Setelah melalui proses pengumpulan bukti dan pemeriksaan saksi, Kejati Bali menetapkan HS sebagai tersangka. HS, yang menjabat sebagai Kepala Seksi Pemeriksaan I Kantor Imigrasi Kelas I Khusus TPI Ngurah Rai, diduga berperan dalam praktik pungli tersebut.
"Saudara HS sebagai Kepala Seksi Pemeriksaan I Kantor Imigrasi Kelas I Khusus TPI Ngurah Rai ditetapkan sebagai tersangka atas perannya dalam tindak pidana sebagai pegawai negeri atau penyelenggara negara yang menerima hadiah atau janji," kata Dedy Kurniawan.
Dengan terbitnya SP3, kasus ini secara resmi dihentikan. Meskipun demikian, Kejati Bali mengisyaratkan bahwa penyelidikan dapat dibuka kembali jika ditemukan bukti-bukti baru yang lebih kuat.
Berikut adalah poin-poin penting dari kasus ini:
- Kejati Bali menghentikan penyelidikan kasus pungli fast track di Bandara Ngurah Rai.
- SP3 diterbitkan karena bukti yang ada tidak cukup kuat.
- Seorang pejabat imigrasi berinisial HS sempat ditetapkan sebagai tersangka.
- Pungli diduga mencapai Rp 100 juta - Rp 200 juta per bulan.

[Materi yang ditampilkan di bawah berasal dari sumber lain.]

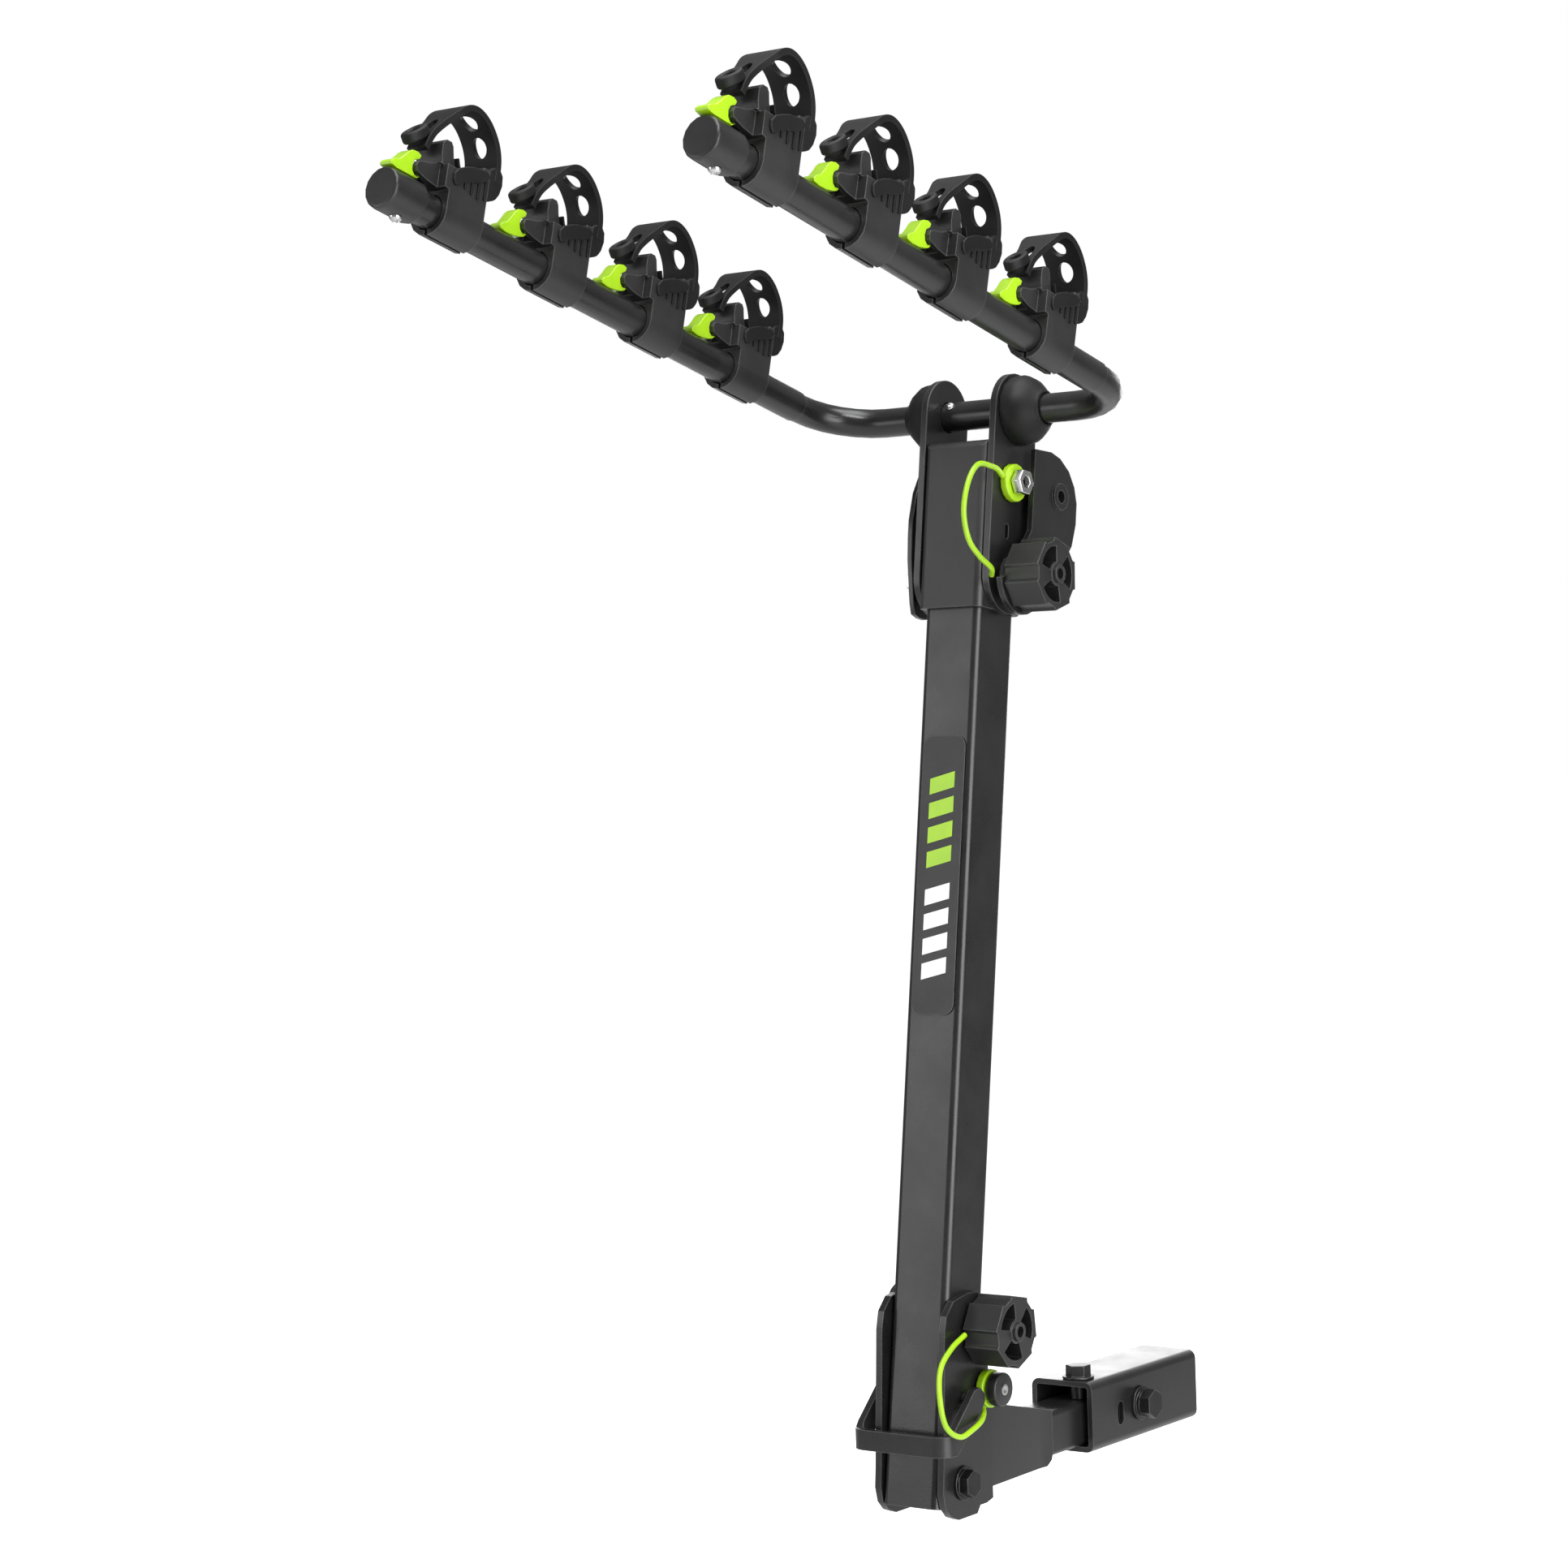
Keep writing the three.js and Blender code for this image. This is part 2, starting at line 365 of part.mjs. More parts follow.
// rubber strap: an arched band over the saddle, rooted in a block behind the rear post, with a pull tab
function strap() {
  const line = [[-25.3, 36], [-25, 46], [-22.5, 54], [-18, 61.5], [-11, 68.7], [-3, 72.8], [5, 72.8], [12, 68],
    [18, 61], [25, 54.3], [30.5, 48], [33.5, 41], [35, 35]];
  const left = [], right = [], half = STRAP_T / 2;
  line.forEach(([a, b], i) => {
    const p = line[Math.max(i - 1, 0)], q = line[Math.min(i + 1, line.length - 1)];
    const d = Math.hypot(q[0] - p[0], q[1] - p[1]), n = [-(q[1] - p[1]) / d, (q[0] - p[0]) / d];
    left.push([a + n[0] * half, b + n[1] * half]);
    right.unshift([a - n[0] * half, b - n[1] * half]);
  });
  const w = STRAP_W / 2, plan = [[w, 40], [w, -14], [10.5, -22], [8, -30], [8, -60]];
  let band = side(drawn([...left, ...right]), -w, w)
    .intersect(upright(polygon([...plan, ...plan.map(([x, y]) => [-x, y]).reverse()]), 0, 90));
  const back = -CRADLE_L / 2 - GAP;
  const root = drawn([[back, 20], [back, 41], [-22, 44], [-28.5, 45], [-32.5, 40], [-32.5, 32], [-29, 24], [-24, 20]]);
  const tab = drawn([[29, 51], [33, 50], [39, 46.5], [45, 41], [46.5, 37.5], [44, 34.6], [40, 36], [33, 42]]);
  band = band.add(side(root, -w + 0.5, w - 0.5)).add(side(tab, -7, 7));
  const hole = (a, b, tilt, r, long) => solid(new THREE.CylinderGeometry(r, r, 16, 8).scale(1, 1, long)
    .rotateX(rad(tilt)).translate(0, -a, b));
  band = band.subtract(hole(-21.2, 56.5, 62, 4.8, 1.4)).subtract(hole(-10, 69, 34, 4.8, 1.4));
  return band.subtract(hole(21.5, 57.6, -45, 3.6, 1.4)).subtract(hole(39, 41, -40, 2.2, 1.2));
}
// hooked lime latch that swings on the cradle's nose pin; a raised one rests on the arm's end cap
function lever(lift) {
  const { t, v } = LEVER;
  const root = [200, 225, 250].map((a) => [t + 4.3 * Math.cos(rad(a)), v + 4.3 * Math.sin(rad(a))]);
  const shape = drawn([...root, [41.5, 12], [54, 11.8], [59.5, 12.3], [61, 14], [57.5, 17.5], [52, 21.5], [46, 28],
    [42, 31.4], [38.4, 31.2], [36.6, 28.8], [35, 24.5]]);
  const body = side(shape, -4, 4).subtract(rod('x', 2.3, -9, 9, -t, v, 8));
  const turn = new THREE.Matrix4().makeRotationX(-rad(lift));
  const turned = place(body, shift(0, -t, v).multiply(turn).multiply(shift(0, t, -v)));
  return lift ? turned.subtract(box(-9, 9, -80, 0, 0, 14.4)) : turned;
}
const [cradleBody, strapBody, flatLever, raisedLever] = [cradle(), strap(), lever(0), lever(9)];
for (const [sideName, s] of [['left', -1], ['right', 1]]) {
  CRADLES[sideName].forEach((t, k) => {
    const at = ARM_FRAME.clone().multiply(shift(s * ARM_X, -t, 0));
    node(`cradle_${sideName}_${k + 1}`, place(cradleBody, at), plastic, carrier);
    node(`strap_${sideName}_${k + 1}`, place(strapBody, at), rubber, carrier);
    node(`buckle_lever_${sideName}_${k + 1}`, place(k ? flatLever : raisedLever, at), lime, carrier);
  });
}

// arm hinge knob, arm lock pin and its tether
node('arm_hinge_knob', place(knob(knobX, 0, HINGE_S), MAST_FRAME), plastic, mast);
const armRingX = EAR_IN + EAR_T + 0.6;
node('arm_lock_pin', place(lockPin(EAR_IN + 0.1, armRingX, -4.5, 686), MAST_FRAME), zinc, carrier);
node('arm_lock_pin_ring', place(tetherRing(armRingX, -4.5, 686), MAST_FRAME), lime, carrier);
node('arm_lock_tether', place(tether([[35, -19.9, 688.4], [38, -30, 690.6], [41, -44, 690.5], [45, -66, 687],
  [48, -81, 672], [49, -86, 651], [49, -79, 634], [47, -62, 625], [43.5, -41, 620], [36.5, -29.6, 617.5]], 24),
MAST_FRAME), lime, carrier);

export default rack;
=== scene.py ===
# %% [markdown]
# # A bike rack for a tow hitch
# The rack hangs bicycles by their top tubes. A square mast stands on a bracket at the hitch, a bent
# tube makes two arms at its head, and four cradles sit on each arm. The metal parts come from the
# CAD frame; this lesson gives them real edges and finishes, and models the moulded parts and cords.

# %% Load the frame
import json
import math

import bmesh
import bpy
from mathutils import Euler, Matrix, Vector


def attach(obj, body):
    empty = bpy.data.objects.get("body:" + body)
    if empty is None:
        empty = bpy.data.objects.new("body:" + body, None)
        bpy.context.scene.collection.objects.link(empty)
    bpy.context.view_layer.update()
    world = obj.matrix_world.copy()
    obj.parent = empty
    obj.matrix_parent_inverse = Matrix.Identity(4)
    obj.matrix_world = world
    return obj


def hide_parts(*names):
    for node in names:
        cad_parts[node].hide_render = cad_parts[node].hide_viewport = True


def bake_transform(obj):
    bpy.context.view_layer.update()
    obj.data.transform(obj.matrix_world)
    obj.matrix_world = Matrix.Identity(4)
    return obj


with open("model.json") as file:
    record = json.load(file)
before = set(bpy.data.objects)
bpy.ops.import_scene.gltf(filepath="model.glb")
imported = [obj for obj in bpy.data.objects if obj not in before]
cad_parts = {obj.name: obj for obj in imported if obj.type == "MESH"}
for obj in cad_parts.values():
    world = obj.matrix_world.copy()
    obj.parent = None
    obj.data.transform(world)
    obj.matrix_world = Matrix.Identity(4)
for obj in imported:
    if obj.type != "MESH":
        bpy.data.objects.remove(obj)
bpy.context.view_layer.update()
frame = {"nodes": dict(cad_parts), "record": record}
MM = 0.001

# %% [markdown]
# A long lens from well back keeps the mast's sides nearly parallel. The camera stands at half the
# mast's height, out in front of the arms' tips and to the right, and it is rolled by about two degrees.

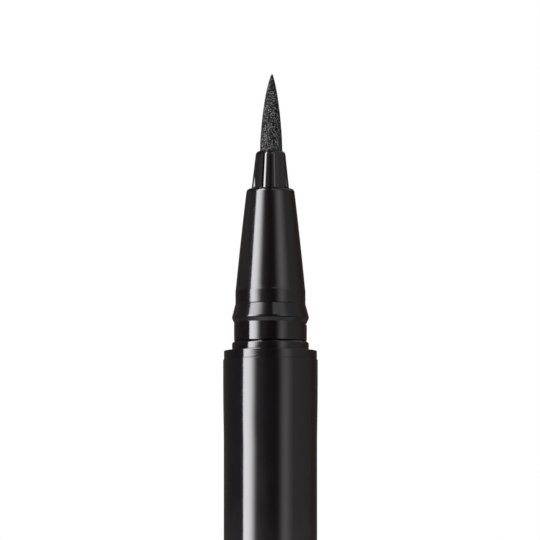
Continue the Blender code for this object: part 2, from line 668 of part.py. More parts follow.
def main():
    clear_scene()
    parts = new_collection("lash_adhesive_pen")
    tools = new_collection("cutters")
    black = new_material("black_plastic", (0.006, 0.006, 0.007), 0.16)
    felt = new_material("black_felt", (0.020, 0.019, 0.020), 0.85)
    rubber = new_material("seal_rubber", (0.025, 0.025, 0.025), 0.6)
    natural = new_material("natural_plastic", (0.72, 0.72, 0.68), 0.4)
    fibre = new_material("core_fibre", (0.62, 0.58, 0.50), 0.9)
    steel = new_material("ball_steel", (0.56, 0.56, 0.57), 0.22, 1.0)

    # The pen's own pieces ride on one empty, and the cap's on another, both on the pen's axis
    cap = new_object("cap", None, parts)
    pen = new_object("pen", None, parts)
    made = [
        (make_cap_shell(parts, tools), 0.0, cap, black),
        (make_inner_cap(parts), CAP_END_WALL + SEAT_GAP, cap, natural),
        (make_tail_plug(parts), BARREL_FOOT, pen, black),
        (make_seal("tail_seal", parts), BARREL_FOOT + SEAL_SHOULDER, pen, rubber),
        (make_barrel(parts), BARREL_FOOT, pen, black),
        (make_mixing_ball(parts), BALL_LEVEL, pen, steel),
        (make_nose_section(parts), FLANGE_LEVEL, pen, black),
        (make_seal("section_seal", parts), FLANGE_LEVEL - FLANGE_HEIGHT - SEAL_SHOULDER, pen, rubber),
        (make_collector(parts, tools), FLANGE_LEVEL + COLLECTOR_SEAT, pen, natural),
        (make_feed_core(parts), FLANGE_LEVEL + CORE_FOOT, pen, fibre),
        (make_tip_holder(parts, tools), FLANGE_LEVEL + HOLDER_FOOT, pen, black),
        (make_brush_tip(parts), FLANGE_LEVEL + HOLDER_TOP, pen, felt),
    ]
    for obj, height, parent, material in made:
        shade(obj)
        place(obj, height, parent, material)


main()
print(
    "cap length", round(CAP_LENGTH / MM, 2), "flange level", round(FLANGE_LEVEL / MM, 2),
    "tip", round((FLANGE_LEVEL + TIP_TOP) / MM, 2), "ball travel", round(BALL_TRAVEL / MM, 2),
)
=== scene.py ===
# Looks of the lash adhesive pen: finer turned pieces, their finishes and the studio round the
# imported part. Sizes are in millimetres unless a heading says otherwise, and every mesh is in
# metres, +Z up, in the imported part's own frame.
# A turned outline is a list of (radius, height), with a third number where a corner is rounded.

import math

import bmesh
import bpy
from mathutils import Matrix, Vector, noise


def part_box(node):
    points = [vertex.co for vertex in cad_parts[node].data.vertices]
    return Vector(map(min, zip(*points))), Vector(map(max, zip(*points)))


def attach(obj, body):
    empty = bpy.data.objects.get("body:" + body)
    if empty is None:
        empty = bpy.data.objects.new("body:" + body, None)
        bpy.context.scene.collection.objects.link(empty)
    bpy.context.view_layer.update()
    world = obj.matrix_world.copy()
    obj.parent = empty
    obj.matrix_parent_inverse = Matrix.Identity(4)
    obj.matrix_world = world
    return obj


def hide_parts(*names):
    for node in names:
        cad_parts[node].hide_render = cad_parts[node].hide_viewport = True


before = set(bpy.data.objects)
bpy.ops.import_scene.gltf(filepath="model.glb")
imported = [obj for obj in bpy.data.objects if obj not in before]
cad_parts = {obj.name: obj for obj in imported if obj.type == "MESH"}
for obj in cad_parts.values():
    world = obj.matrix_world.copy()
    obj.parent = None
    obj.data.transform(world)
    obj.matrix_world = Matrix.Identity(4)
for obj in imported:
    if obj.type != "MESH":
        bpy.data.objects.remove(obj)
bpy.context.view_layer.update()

MM = 0.001

# Fits and radii that several pieces share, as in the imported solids
PRESS_FIT = 0.03
SEAT_GAP = 0.03
BARREL_RADIUS = 5.18
TANK_RADIUS = 4.05
SOCKET_RADIUS = 4.18
PLUG_RADIUS = 4.15
GROOVE_FLOOR = 3.42
FLANGE_RADIUS = 5.165
RING_RADIUS = 4.268
CAP_BORE = 4.3

# Radii of rounded edges, from the crispest to the broadest
CRISP_EDGE = 0.02
THIN_EDGE = 0.03
FINE_EDGE = 0.04
SMALL_EDGE = 0.05
SOFT_EDGE = 0.1
ROUND_EDGE = 0.2
BROAD_EDGE = 0.3

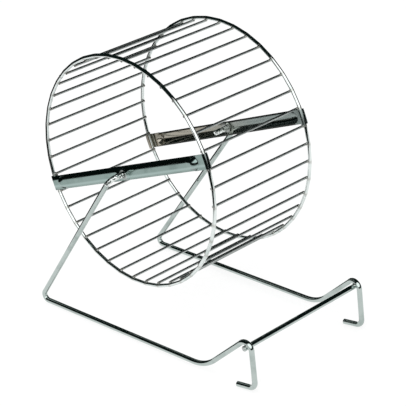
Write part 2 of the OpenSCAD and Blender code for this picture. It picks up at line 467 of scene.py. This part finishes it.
clouds, into, out = node_group(
    "plating_clouds",
    [
        ("Vector", "Vector", None),
        ("Clean", "Color", (0.8, 0.82, 0.82, 1)),
        ("Cloudy", "Color", (0.6, 0.64, 0.63, 1)),
        ("Cloud Scale", "Float", 90.0),
        ("Smooth", "Float", 0.05),
        ("Dull", "Float", 0.2),
    ],
    [("Colour", "Color"), ("Roughness", "Float"), ("Height", "Float")],
)
wide = noise(clouds, into["Vector"], into["Cloud Scale"], CLOUD_DETAIL)
speck_scale = times(clouds, into["Cloud Scale"], SPECKS_FINER)
fine = noise(clouds, into["Vector"], speck_scale, SPECK_DETAIL)
cloudy = fade(clouds, CLOUD_FROM, CLOUD_TO, wide)
specks = fade(clouds, SPECK_FROM, SPECK_TO, fine)
both = plus(clouds, cloudy, times(clouds, specks, SPECK_SHARE), clamp=True)
feed(clouds, out["Colour"], blend(clouds, both, into["Clean"], into["Cloudy"]))
feed(clouds, out["Roughness"], fade(clouds, 0.0, 1.0, both, into["Smooth"], into["Dull"]))
feed(clouds, out["Height"], fine)
print(clouds.name, len(clouds.nodes), "nodes")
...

- Kasus ini bermula dari penangkapan lima petugas imigrasi pada November 2023.
- Layanan fast track seharusnya diperuntukkan bagi kelompok prioritas.
- Kejati Bali menyita uang Rp 100 juta saat penangkapan, namun uang tersebut berasal dari rekening pribadi tersangka.